Fast convolutional neural networks on graphics processing units
Date
2019
Authors
Journal Title
Journal ISSN
Volume Title
Publisher
University of Delaware
Abstract
The Convolutional Neural Networks (CNNs) architecture is one of the most widely used deep learning tools. The execution time of CNNs is dominated by the time spent on the convolution steps. Most CNNs implementations adopt a simple yet efficient im2col (image to column) +GEMM approach to implement convolution. The im2col+GEMM approach lowers the convolution into matrix multiplication that can be easily parallelized with highly efficient BLAS libraries. The contribution of this dissertation is that we observe significant but intricately patterned data redundancy in this matrix representation of convolution. We have not been able to identify earlier work that exploits this redundancy to improve the performance of CNNs. In this work, we analyze the origin of the redundancy generated by the im2col process, and reveal a new data pattern to more mathematically concisely describe the matrix representation for convolution. Based on this redundancy-minimized matrix representation, we implement a FFT-based convolution with finer FFT granularity.
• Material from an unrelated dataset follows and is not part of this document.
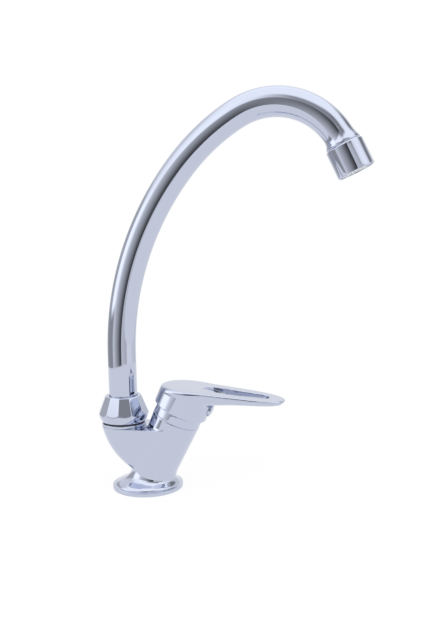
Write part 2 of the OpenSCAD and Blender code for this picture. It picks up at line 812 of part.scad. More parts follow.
// Its chamber stays inside the inlets while closed, and its tail always reaches the outlet
module moving_disc() {
    chamber_r = norm([inlet_r, inlet_y]) - port_d / 2 - disc_land;
    tail_x = moving_disc_d / 2 - chamber_rim - chamber_tail_r;
    color([0.93, 0.93, 0.93]) on_tower() translate([0, 0, moving_disc_l]) difference() {
        cylinder(h = moving_disc_t, d = moving_disc_d);
        translate([0, 0, -over]) linear_extrude(chamber_t + over) {
            circle(r = chamber_r);
            translate([-tail_x, 0]) circle(r = chamber_tail_r);
            translate([-tail_x, -chamber_tail_r]) square([tail_x, 2 * chamber_tail_r]);
        }
    }
}

module disc_carrier() {
    color([0.25, 0.3, 0.5]) on_tower() translate([0, 0, carrier_l]) difference() {
        cylinder(h = carrier_t, d = moving_disc_d);
        translate([0, 0, carrier_floor_t])
            cylinder(h = carrier_t, d = ball_d + 2 * inner_gap);
    }
}

module cartridge_turret() {
    heel_r = norm([stem_t / 2, stem_heel]);
    heel_floor_l = pivot_l - heel_r - inner_gap;
    back_room = stem_t / 2 / cos(lift_a) + (turret_top_l - pivot_l) * tan(lift_a) + pass_gap;
    front_room = heel_r + pass_gap;
    ball_room = ball_d / 2 + 2 * pass_gap;
    stem_room_w = stem_w + 2 * inner_gap;
    color([0.85, 0.85, 0.83]) on_tower() difference() {
        union() {
            translate([0, 0, turret_l]) cylinder(h = turret_disc_t, d = housing_bore_d - pass_gap);
            translate([0, 0, turret_l]) cylinder(h = turret_top_l - turret_l, d = turret_neck_d);
        }
        translate([-ball_room, -ball_room, turret_l - over])
            cube([
                2 * ball_room + stem_arm * sin(lift_a),
                2 * ball_room,
                heel_floor_l - turret_l + 2 * over
            ]);
        translate([-back_room, -stem_room_w / 2, heel_floor_l])
            cube([back_room + front_room, stem_room_w, turret_top_l]);
        translate([0, turret_neck_d, pivot_l]) rotate([90, 0, 0])
            cylinder(h = 2 * turret_neck_d, d = pin_d + pin_slip);
    }
}

module pivot_pin() {
    inset = 0.6;
    length = turret_neck_d - 2 * inset;
    color([0.7, 0.7, 0.72]) on_tower() translate([0, length / 2, pivot_l]) rotate([90, 0, 0])
        cylinder(h = length, d = pin_d);
}

module cartridge_stem() {
    neck_d = 3.2;
    color([0.76, 0.63, 0.33]) on_tower() difference() {
        union() {
            translate([0, 0, ball_l]) sphere(d = ball_d);
            translate([0, 0, ball_l]) cylinder(h = stem_block_l - ball_l + over, d = neck_d);
            translate([-stem_t / 2, -stem_w / 2, stem_block_l])
                cube([stem_t, stem_w, stem_top_l - stem_block_l]);
        }
        translate([0, stem_w, pivot_l]) rotate([90, 0, 0])
            cylinder(h = 2 * stem_w, d = pin_d + 2 * running);
    }
}

// Handle
module head_form() {
    length = 2 * (head_top_l - skirt_l);
    reach = 2 * skirt_d;
    intersection() {
        on_tower() translate([0, 0, skirt_l])
            cylinder(h = length, d1 = skirt_d, d2 = skirt_d + 2 * skirt_taper * length);
        on_handle_top() translate([-reach, -reach, -2 * reach]) cube([2 * reach, 2 * reach, 2 * reach]);
    }
}

// Outline of the lever from above: the head's circle, drawn in to a rounded tip
module lever_outline() {
    tip_r = 12.5;
    corner_r = 8;
    corner_back = 21.5;
    circle(d = skirt_d, $fn = hull_fn);
    translate([lever_l - tip_r, 0]) circle(r = tip_r, $fn = hull_fn);
    for (side = [-1, 1])
        translate([lever_l - corner_back, side * (lever_tip_w / 2 - corner_r)])
            circle(r = corner_r, $fn = hull_fn);
}

module belly_disc(x, depth, r) {
    disc_t = 0.4;
    translate([x, 0, -depth]) cylinder(h = disc_t, r = r, $fn = hull_fn);
}

// The lever's rounded belly runs through a wide and a narrow disc near the head and near the tip
module lever_form() {
    root_x = 8;
    root_wide_r = 17;
    root_deep_r = 9;
    side_share = 0.6;
    shoulder_back = 25;
    shoulder_r = 13;
    shoulder_more = 2;
    tip_back = 13;
    tip_wide_r = 11.4;
    tip_deep_r = 6.5;
    tip_x = lever_l - tip_back;
    on_handle_top() hull() {
        translate([0, 0, -lever_edge_t]) linear_extrude(lever_edge_t) lever_outline();
        belly_disc(root_x, side_share * lever_root_depth, root_wide_r);
        belly_disc(root_x, lever_root_depth, root_deep_r);
        belly_disc(lever_l - shoulder_back, side_share * (lever_tip_depth + shoulder_more), shoulder_r);
        belly_disc(tip_x, side_share * lever_tip_depth, tip_wide_r);
        belly_disc(tip_x, lever_tip_depth, tip_deep_r);
    }
}

module lever_slot() {
    near_x = slot_start + slot_w / 2;
    far_x = slot_end - slot_tip_w / 2;
    depth = 3 * lever_root_depth;
    on_handle_top() translate([0, 0, -depth]) linear_extrude(depth + over) {
        translate([near_x, 0]) circle(d = slot_w);
        translate([far_x, 0]) circle(d = slot_tip_w);
        polygon([
            [near_x, -slot_w / 2], [far_x, -slot_tip_w / 2],
            [far_x, slot_tip_w / 2], [near_x, slot_w / 2]
        ]);
    }
}

module slot_lead_in() {
    run = slot_start - lead_in_start;
    fall = atan2(lead_in_depth, run);
    half_w = slot_w / 2;
    corner_share = 0.7;
    corner_x = corner_share * run;
    end_x = run + half_w;
    on_handle_top() translate([lead_in_start, 0, 0]) rotate([0, fall, 0])
        linear_extrude(3 * lead_in_depth) polygon([
            [0, 0], [corner_x, -half_w], [end_x, -half_w], [end_x, half_w], [corner_x, half_w]
        ]);
}

module handle_hollow() {
    on_tower() {
        difference() {
            translate([0, 0, pivot_l]) sphere(r = hollow_ball_r);
            translate([0, 0, hub_l]) cylinder(h = hollow_ball_r, d = hub_d);
        }
    }
}

module handle() {
    color([0.55, 0.59, 0.71]) difference() {
        union() {
            head_form();
            lever_form();
        }
        handle_hollow();
        lever_slot();
        slot_lead_in();
        on_tower() {
            translate([-stem_t / 2 - running, -stem_w / 2 - running, skirt_l])
                cube([stem_t + 2 * running, stem_w + 2 * running, stem_top_l + slip - skirt_l]);
            translate([0, 0, button_l]) rotate([0, 90, 0]) {
                cylinder(h = button_seat_r + over, d = set_screw_d + 2 * slip);
                translate([0, 0, button_seat_r]) cylinder(h = skirt_d, d = button_d + 2 * slip);
            }
        }
    }
}

module handle_set_screw() {
    length = 9;
    key_depth = 2.5;
    key_af = 2;
    color([0.35, 0.35, 0.37]) on_tower() translate([stem_t / 2 + running, 0, button_l])
        rotate([0, 90, 0]) difference() {
            cylinder(h = length, d = set_screw_d);
            translate([0, 0, length - key_depth])
                cylinder(h = key_depth + over, d = key_af / cos(30), $fn = 6);
        }
}

module index_button() {
    face_r = skirt_d / 2 + (button_l - skirt_l) * skirt_taper + button_proud;
    dome_r = 14;
    color([0.53, 0.57, 0.69]) on_tower() translate([0, 0, button_l]) rotate([0, 90, 0])
        intersection() {
            translate([0, 0, button_seat_r]) cylinder(h = face_r - button_seat_r, d = button_d);
            translate([0, 0, face_r - dome_r]) sphere(r = dome_r);
        }
}

body();
base_gasket();
swivel_ring();
spout_nut();
glide_ring_lower();
glide_ring_upper();
spout_tube();
spout_spigot();
spout_o_ring_lower();
spout_o_ring_upper();
outlet_sleeve();
aerator_shell();
aerator_washer();
aerator_insert();
aerator_screen();
bonnet_ring();
bonnet_o_ring();
cartridge_nut();
cartridge_housing();
cartridge_base();
base_seals();
disc_seal();
fixed_disc();
moving_disc();
disc_carrier();
cartridge_turret();
pivot_pin();
cartridge_stem();
handle();
handle_set_screw();
index_button();
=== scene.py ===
"""Looks of a gooseneck bar faucet in polished chrome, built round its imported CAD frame.

Lengths are in millimetres and are turned into metres where a mesh is made. +X points to the
lever and the outlet, +Z up, and the origin is the centre of the flange's underside. A field is
negative inside its form and positive outside, and its zero surface becomes the mesh.
"""

import json
import math

import bpy
import numpy as np
from mathutils import Matrix, Vector


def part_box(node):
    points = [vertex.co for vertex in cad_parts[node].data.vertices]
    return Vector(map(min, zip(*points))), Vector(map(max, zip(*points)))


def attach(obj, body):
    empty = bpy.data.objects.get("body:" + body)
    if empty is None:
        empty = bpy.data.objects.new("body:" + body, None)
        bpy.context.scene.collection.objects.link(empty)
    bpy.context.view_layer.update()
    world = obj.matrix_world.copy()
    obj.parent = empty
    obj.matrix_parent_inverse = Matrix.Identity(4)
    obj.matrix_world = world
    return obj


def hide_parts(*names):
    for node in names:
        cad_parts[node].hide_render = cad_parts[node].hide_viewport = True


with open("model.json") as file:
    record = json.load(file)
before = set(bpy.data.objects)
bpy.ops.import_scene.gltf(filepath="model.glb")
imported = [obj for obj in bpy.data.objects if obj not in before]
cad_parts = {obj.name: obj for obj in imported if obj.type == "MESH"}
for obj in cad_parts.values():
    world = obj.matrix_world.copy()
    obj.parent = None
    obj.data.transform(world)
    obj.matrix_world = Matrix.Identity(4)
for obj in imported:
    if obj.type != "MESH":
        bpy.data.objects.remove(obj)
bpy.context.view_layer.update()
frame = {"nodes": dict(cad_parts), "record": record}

MM = 0.001


def box_mm(node):
    low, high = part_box(node)
    return np.array(low) / MM, np.array(high) / MM


# --- Sizes of the object, from the frame where the frame gives them ------------------------------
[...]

It achieves on average 23% and maximum 50% speedup on the ILSVRC2017 benchmark over the regular FFT convolution from NVIDIA’s cuDNN library, one of the most widely used CNNs libraries. Moreover, by replacing existing methods with our new convolution method in a popular deep-learning programming framework Caffe, we observe on average 74% speedup for multiple synthetic CNNs in closer-to-real-world application scenarios.